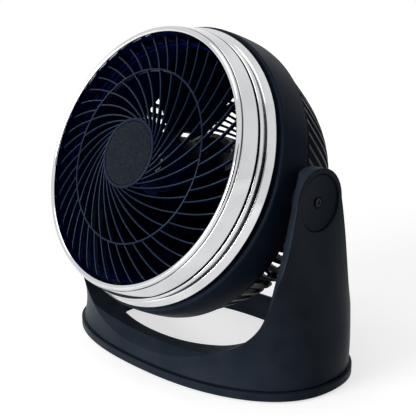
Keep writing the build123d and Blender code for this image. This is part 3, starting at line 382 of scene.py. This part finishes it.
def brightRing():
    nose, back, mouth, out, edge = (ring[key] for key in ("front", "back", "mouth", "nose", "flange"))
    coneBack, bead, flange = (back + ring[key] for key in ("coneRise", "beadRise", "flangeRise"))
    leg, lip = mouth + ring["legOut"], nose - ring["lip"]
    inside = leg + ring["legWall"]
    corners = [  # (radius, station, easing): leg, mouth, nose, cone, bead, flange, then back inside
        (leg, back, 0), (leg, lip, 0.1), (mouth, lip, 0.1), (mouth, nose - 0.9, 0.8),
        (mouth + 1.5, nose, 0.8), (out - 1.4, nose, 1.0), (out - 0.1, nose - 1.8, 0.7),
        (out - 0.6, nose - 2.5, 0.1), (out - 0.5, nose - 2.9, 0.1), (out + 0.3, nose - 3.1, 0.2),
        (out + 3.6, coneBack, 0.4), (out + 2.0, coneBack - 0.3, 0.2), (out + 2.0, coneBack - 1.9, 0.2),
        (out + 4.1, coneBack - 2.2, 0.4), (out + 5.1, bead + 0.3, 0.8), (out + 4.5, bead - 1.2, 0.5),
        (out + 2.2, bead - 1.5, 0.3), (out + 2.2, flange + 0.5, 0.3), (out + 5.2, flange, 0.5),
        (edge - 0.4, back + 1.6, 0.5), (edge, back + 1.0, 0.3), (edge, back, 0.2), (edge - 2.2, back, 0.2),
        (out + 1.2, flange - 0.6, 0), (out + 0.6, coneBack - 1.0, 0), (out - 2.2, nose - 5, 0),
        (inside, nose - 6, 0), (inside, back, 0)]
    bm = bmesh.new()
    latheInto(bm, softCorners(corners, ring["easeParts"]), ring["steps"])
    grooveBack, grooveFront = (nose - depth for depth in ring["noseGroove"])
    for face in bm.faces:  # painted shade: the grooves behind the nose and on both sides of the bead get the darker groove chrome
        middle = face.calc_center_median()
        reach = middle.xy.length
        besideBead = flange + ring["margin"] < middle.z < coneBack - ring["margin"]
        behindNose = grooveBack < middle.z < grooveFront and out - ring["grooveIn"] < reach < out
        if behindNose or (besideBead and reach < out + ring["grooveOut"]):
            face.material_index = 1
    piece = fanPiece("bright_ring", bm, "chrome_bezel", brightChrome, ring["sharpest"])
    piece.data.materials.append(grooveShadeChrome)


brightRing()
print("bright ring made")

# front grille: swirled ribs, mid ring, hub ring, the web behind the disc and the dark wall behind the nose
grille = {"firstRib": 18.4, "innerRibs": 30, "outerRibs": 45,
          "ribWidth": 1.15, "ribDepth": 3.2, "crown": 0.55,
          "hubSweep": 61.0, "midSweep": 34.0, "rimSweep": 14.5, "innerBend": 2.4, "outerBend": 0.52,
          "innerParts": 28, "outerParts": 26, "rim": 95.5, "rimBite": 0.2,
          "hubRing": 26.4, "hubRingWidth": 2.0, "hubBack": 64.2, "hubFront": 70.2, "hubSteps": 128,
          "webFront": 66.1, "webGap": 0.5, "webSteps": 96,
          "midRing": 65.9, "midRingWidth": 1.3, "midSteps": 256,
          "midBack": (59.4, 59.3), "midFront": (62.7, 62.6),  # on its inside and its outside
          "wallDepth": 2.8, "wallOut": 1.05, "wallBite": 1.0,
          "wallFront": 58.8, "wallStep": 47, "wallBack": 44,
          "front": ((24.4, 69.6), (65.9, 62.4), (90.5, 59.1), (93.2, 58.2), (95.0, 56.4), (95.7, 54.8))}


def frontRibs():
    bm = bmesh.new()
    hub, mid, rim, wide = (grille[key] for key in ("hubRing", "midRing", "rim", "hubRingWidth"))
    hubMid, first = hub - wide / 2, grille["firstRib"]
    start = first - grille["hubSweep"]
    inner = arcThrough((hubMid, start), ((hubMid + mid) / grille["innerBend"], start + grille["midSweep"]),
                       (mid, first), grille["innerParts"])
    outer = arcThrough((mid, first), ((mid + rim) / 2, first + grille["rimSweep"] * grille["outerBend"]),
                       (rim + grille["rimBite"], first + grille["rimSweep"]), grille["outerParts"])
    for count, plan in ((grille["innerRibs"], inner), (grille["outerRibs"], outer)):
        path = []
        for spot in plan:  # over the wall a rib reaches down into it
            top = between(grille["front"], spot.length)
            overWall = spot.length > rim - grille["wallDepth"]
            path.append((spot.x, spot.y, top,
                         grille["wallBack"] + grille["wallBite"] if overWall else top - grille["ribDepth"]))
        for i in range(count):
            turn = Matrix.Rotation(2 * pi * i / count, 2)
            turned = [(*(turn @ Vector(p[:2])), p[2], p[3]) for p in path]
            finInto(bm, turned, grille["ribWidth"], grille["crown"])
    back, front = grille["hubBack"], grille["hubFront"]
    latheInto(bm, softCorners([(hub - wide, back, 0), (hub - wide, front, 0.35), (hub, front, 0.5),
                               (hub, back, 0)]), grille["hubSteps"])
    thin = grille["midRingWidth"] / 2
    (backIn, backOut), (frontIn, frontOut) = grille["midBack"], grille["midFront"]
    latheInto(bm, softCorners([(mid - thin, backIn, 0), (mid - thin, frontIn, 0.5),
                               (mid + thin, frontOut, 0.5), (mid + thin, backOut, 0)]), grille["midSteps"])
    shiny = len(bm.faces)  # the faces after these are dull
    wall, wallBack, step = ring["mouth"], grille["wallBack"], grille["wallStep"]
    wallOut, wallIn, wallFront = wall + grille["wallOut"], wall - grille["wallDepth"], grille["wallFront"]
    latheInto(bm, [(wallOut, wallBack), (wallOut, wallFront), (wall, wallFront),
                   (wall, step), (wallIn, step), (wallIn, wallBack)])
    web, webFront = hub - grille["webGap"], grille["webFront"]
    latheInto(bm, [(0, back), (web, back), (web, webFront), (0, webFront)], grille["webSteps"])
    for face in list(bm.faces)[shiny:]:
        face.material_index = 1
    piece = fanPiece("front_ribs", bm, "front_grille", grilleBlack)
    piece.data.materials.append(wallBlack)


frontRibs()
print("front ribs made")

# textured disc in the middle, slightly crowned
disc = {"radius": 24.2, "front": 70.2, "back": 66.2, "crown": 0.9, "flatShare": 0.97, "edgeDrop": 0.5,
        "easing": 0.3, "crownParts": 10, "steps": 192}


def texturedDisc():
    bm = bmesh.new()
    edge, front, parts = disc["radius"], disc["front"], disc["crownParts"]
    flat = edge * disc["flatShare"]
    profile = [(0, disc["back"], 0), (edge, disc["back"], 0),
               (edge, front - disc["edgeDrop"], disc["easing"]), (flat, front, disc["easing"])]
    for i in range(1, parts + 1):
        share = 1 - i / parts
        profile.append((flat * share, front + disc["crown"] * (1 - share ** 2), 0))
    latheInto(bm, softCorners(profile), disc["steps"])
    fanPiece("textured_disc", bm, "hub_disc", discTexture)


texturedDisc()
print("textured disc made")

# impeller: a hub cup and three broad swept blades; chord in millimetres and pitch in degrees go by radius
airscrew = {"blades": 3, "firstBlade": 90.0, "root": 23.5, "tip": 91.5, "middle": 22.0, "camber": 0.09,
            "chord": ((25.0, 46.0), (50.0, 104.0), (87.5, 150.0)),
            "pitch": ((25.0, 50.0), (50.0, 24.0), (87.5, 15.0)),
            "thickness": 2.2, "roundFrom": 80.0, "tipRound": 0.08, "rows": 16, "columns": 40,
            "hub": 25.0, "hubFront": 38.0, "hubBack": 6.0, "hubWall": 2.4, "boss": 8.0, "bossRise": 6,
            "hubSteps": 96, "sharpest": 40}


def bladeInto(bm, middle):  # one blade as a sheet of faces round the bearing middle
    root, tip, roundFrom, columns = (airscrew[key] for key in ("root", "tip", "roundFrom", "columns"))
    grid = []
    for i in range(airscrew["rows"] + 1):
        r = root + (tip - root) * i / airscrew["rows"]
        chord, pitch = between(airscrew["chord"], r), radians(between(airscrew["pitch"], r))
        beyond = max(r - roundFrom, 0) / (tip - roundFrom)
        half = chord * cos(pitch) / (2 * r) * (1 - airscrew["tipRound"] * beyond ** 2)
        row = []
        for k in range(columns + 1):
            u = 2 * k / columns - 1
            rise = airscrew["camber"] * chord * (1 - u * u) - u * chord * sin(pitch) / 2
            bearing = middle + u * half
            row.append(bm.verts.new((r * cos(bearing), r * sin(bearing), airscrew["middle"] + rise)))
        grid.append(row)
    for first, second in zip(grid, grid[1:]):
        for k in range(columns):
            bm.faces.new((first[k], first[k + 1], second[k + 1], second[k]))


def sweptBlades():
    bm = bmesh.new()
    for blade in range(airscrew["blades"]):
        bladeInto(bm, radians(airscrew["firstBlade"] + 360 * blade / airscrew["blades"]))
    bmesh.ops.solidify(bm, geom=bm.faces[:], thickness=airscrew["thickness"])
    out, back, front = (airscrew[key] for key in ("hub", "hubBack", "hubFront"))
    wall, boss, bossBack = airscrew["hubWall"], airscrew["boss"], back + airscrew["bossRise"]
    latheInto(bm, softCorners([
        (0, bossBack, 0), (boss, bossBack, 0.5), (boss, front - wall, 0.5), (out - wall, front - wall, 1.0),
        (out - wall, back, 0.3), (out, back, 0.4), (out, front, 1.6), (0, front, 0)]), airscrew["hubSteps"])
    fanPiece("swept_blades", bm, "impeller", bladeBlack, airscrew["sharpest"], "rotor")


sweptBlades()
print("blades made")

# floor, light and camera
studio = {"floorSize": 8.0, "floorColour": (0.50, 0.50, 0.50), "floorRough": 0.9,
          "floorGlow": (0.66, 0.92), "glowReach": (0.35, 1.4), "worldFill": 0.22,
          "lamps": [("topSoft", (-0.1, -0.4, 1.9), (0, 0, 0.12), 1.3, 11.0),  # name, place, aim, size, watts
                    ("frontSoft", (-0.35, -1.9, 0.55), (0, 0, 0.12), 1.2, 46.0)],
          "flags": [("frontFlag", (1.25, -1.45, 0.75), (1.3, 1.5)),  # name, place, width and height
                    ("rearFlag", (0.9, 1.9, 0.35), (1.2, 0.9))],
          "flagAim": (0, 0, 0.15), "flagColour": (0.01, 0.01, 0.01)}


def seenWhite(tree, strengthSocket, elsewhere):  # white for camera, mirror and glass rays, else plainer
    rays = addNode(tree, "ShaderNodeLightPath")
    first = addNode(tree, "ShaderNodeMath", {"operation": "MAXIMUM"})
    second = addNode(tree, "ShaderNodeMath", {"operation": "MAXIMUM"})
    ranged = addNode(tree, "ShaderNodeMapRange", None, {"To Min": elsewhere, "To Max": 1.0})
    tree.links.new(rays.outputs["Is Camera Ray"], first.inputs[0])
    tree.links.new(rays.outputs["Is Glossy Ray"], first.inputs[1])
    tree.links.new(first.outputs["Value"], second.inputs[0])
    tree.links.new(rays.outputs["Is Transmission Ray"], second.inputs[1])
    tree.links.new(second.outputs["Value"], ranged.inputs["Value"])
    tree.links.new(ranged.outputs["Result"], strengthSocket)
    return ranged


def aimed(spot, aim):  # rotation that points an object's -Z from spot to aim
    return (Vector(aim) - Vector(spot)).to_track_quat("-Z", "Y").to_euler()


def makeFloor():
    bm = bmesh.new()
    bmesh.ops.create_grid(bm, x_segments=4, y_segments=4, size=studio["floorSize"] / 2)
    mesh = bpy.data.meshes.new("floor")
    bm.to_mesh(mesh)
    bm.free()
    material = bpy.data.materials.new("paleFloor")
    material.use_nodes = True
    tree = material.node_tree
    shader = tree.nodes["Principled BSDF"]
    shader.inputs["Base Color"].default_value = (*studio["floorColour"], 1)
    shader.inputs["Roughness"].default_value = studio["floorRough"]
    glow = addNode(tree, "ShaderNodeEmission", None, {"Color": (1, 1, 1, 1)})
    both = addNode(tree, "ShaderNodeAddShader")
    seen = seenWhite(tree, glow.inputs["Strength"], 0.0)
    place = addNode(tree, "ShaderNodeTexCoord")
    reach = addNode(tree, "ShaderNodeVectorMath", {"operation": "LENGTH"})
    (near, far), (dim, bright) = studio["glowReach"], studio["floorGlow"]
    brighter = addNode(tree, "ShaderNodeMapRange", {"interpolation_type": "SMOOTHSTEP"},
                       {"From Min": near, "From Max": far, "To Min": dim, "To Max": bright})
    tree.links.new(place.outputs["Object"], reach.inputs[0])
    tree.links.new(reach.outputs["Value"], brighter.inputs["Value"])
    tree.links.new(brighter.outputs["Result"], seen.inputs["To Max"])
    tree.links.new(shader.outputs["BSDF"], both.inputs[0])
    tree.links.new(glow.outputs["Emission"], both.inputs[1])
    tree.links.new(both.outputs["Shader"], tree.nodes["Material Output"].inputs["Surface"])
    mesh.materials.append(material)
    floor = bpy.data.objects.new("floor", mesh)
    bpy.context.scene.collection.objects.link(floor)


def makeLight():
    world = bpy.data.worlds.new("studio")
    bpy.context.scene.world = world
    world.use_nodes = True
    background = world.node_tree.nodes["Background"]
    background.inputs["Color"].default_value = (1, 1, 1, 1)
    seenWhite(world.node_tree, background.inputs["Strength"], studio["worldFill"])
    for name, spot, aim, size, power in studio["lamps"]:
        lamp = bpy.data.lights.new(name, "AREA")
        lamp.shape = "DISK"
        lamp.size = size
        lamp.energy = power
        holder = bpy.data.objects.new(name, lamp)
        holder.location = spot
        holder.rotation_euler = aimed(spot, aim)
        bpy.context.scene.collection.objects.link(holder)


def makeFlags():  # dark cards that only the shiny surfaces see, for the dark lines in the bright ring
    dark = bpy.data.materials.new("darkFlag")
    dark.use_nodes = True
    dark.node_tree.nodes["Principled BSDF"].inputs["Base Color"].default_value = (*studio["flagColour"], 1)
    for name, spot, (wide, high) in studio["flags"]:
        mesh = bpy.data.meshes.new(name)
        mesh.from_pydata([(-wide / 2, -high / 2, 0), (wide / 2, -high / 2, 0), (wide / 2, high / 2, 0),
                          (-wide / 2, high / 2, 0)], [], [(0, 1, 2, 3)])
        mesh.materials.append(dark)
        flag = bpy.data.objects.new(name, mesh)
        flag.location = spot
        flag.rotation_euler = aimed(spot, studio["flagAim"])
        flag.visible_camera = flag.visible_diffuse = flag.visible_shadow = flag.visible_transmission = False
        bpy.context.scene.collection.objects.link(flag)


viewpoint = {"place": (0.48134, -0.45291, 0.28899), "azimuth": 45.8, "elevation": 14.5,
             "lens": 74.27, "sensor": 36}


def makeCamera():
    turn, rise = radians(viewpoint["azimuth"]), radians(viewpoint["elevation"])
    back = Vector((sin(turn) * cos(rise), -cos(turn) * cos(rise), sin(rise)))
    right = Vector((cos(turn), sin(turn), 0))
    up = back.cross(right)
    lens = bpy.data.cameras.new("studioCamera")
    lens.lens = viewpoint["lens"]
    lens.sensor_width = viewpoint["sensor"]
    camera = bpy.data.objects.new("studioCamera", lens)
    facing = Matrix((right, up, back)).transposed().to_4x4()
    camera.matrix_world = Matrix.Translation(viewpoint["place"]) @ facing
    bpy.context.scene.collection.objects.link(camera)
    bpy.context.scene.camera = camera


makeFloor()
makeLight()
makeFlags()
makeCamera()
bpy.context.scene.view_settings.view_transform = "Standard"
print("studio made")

——

## [Task instructions]
Only the number is wanted: how many lines in the data include the word "scene"?

## [Answer for the task]
8